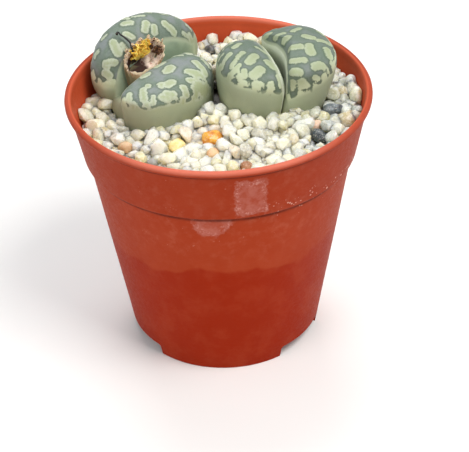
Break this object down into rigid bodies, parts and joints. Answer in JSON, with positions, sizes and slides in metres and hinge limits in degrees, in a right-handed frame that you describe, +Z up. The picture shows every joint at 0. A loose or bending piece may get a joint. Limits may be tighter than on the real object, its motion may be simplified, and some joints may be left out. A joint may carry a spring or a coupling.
{
  "type": "potted lithops",
  "caption": "Round nursery pot of living-stone succulents: patterned paired leaves, one pair holding a dried flower, in potting soil dressed with quartz grit.",
  "frame": {"origin": "on the pot's axis at the level its foot stands on", "axes": "+Z up along the pot's axis, -Y towards the front, +X to the right as seen from the front"},
  "size_m": [0.055, 0.055, 0.0575],
  "materials": {
    "terracotta_plastic": "moulded, semi-matt, slightly bloomed",
    "potting_soil": "rough, dark",
    "quartz_grit": "broken, translucent",
    "leaf_skin": "waxy, matt, patterned",
    "papery_husk": "dry, papery",
    "dried_petal": "dry, crumpled",
    "dried_core": "dry, crumpled",
    "dried_thread": "dry",
    "stone_amber": "worn pebble",
    "stone_yellow": "worn pebble",
    "stone_slate_front": "worn pebble",
    "stone_slate_back": "worn pebble",
    "stone_brown": "worn pebble",
    "stone_pink": "worn pebble",
    "stone_tan_left": "worn pebble",
    "stone_tan_front": "worn pebble",
    "stone_grey_front": "worn pebble",
    "stone_dark_back": "worn pebble"
  },
  "bodies": {
    "root": {"pot": "terracotta_plastic", "potting_soil": "potting_soil", "quartz_grit": "quartz_grit", "leaf_pair_left": "leaf_skin", "leaf_pair_right": "leaf_skin", "flower_husk": "papery_husk", "flower_petals": "dried_petal", "flower_core": "dried_core", "flower_thread": "dried_thread", "stone_amber": "stone_amber", "stone_yellow": "stone_yellow", "stone_slate_front": "stone_slate_front", "stone_slate_back": "stone_slate_back", "stone_brown": "stone_brown", "stone_pink": "stone_pink", "stone_tan_left": "stone_tan_left", "stone_tan_front": "stone_tan_front", "stone_grey_front": "stone_grey_front", "stone_dark_back": "stone_dark_back"}
  },
  "joints": []
}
=-=-=
Short exercise :: Copy the material above back out, exactly as written.

Answer for this exercise ::
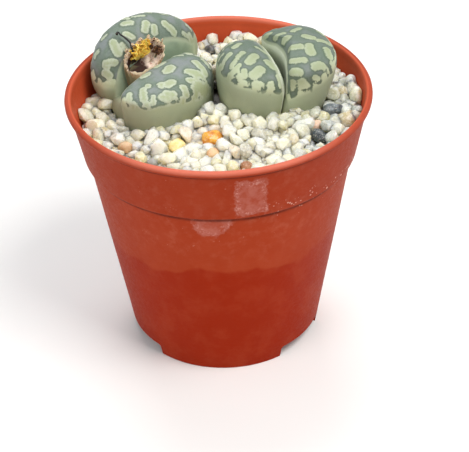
Break this object down into rigid bodies, parts and joints. Answer in JSON, with positions, sizes and slides in metres and hinge limits in degrees, in a right-handed frame that you describe, +Z up. The picture shows every joint at 0. A loose or bending piece may get a joint. Limits may be tighter than on the real object, its motion may be simplified, and some joints may be left out. A joint may carry a spring or a coupling.
{
  "type": "potted lithops",
  "caption": "Round nursery pot of living-stone succulents: patterned paired leaves, one pair holding a dried flower, in potting soil dressed with quartz grit.",
  "frame": {"origin": "on the pot's axis at the level its foot stands on", "axes": "+Z up along the pot's axis, -Y towards the front, +X to the right as seen from the front"},
  "size_m": [0.055, 0.055, 0.0575],
  "materials": {
    "terracotta_plastic": "moulded, semi-matt, slightly bloomed",
    "potting_soil": "rough, dark",
    "quartz_grit": "broken, translucent",
    "leaf_skin": "waxy, matt, patterned",
    "papery_husk": "dry, papery",
    "dried_petal": "dry, crumpled",
    "dried_core": "dry, crumpled",
    "dried_thread": "dry",
    "stone_amber": "worn pebble",
    "stone_yellow": "worn pebble",
    "stone_slate_front": "worn pebble",
    "stone_slate_back": "worn pebble",
    "stone_brown": "worn pebble",
    "stone_pink": "worn pebble",
    "stone_tan_left": "worn pebble",
    "stone_tan_front": "worn pebble",
    "stone_grey_front": "worn pebble",
    "stone_dark_back": "worn pebble"
  },
  "bodies": {
    "root": {"pot": "terracotta_plastic", "potting_soil": "potting_soil", "quartz_grit": "quartz_grit", "leaf_pair_left": "leaf_skin", "leaf_pair_right": "leaf_skin", "flower_husk": "papery_husk", "flower_petals": "dried_petal", "flower_core": "dried_core", "flower_thread": "dried_thread", "stone_amber": "stone_amber", "stone_yellow": "stone_yellow", "stone_slate_front": "stone_slate_front", "stone_slate_back": "stone_slate_back", "stone_brown": "stone_brown", "stone_pink": "stone_pink", "stone_tan_left": "stone_tan_left", "stone_tan_front": "stone_tan_front", "stone_grey_front": "stone_grey_front", "stone_dark_back": "stone_dark_back"}
  },
  "joints": []
}